LIBOR means, in relation to any Loan:
 
 
(a)
 
the applicable Screen Rate; or
 
 
(b)
 
(if no such rate is available for the period of that Loan) the arithmetic mean of the rates (rounded upwards to four decimal places) as supplied to the Agent at its request quoted by the Reference Banks to leading banks in the London interbank market,
 
as of the Specified Time on the Quotation Day for the offering of deposits in US$            and for a period comparable to the Interest Period for that Loan.
 
Limited Recourse Debt means Project Debt incurred by a member of the Group which, as a matter of contract binding all relevant parties at the time it is incurred and at all times before Completion:
 
 
(a)
 
will automatically become Non-Recourse Debt upon Completion; or
 
 
(b)
 
the member of the Group will cease to be liable to pay or repay upon Completion (and no other member of the Group becomes so liable unless the debt is Non-Recourse Debt),
 
in either case, without the need for any further act of or by any party.

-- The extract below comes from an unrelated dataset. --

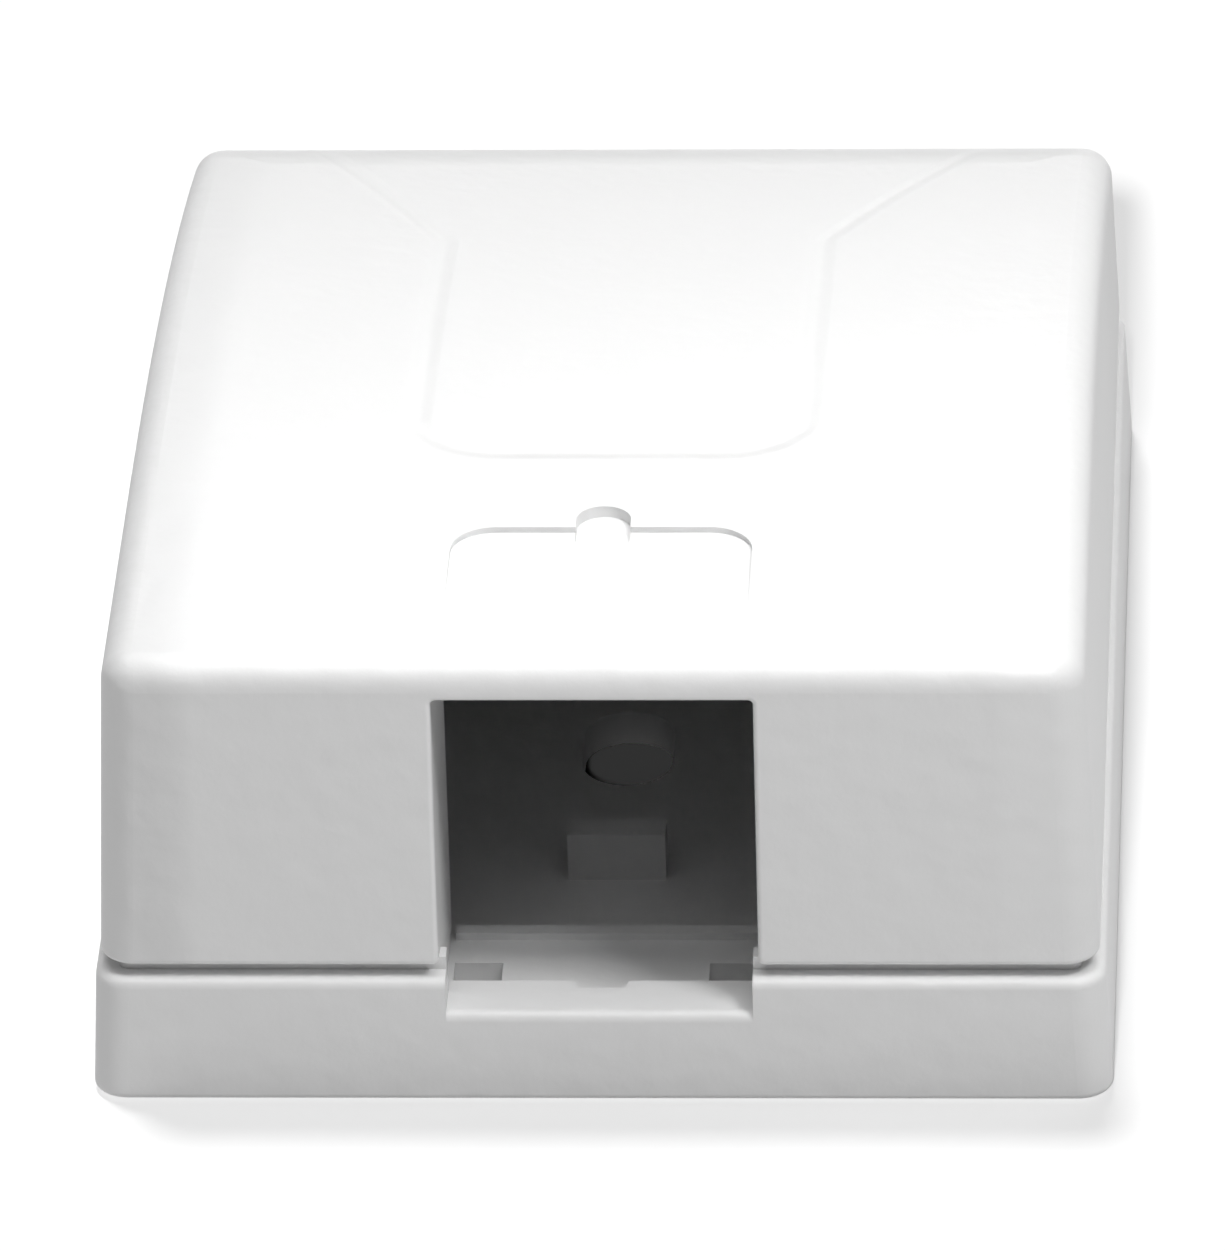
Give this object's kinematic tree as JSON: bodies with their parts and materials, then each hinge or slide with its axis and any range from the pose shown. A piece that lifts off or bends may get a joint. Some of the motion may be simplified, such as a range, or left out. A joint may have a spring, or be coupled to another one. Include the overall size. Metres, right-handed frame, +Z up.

If, for any reason:
 
 
(c)
 
at any time before Completion, the condition described in (a) or (b) (as the case may be) ceases to apply; or
 
 
(d)
 
at Completion, the debt does not become Non-Recourse Debt, or a member of the Group remains liable to pay or repay the debt (as the case may be); or
 
 
(e)
 
at any time after Completion, the debt either ceases to be Non-Recourse Debt or a member of the Group becomes liable to pay it (as the case may be); or
 
 
(f)
 
despite Completion not having occurred within the terms of the relevant document, the relevant party or parties either deem Completion to have occurred or waive the requirement to satisfy the terms of the relevant document regarding the concept of Completion,

Page 9


 
then the debt will immediately and automatically at that time cease to be Limited Recourse Debt for the purposes of this agreement.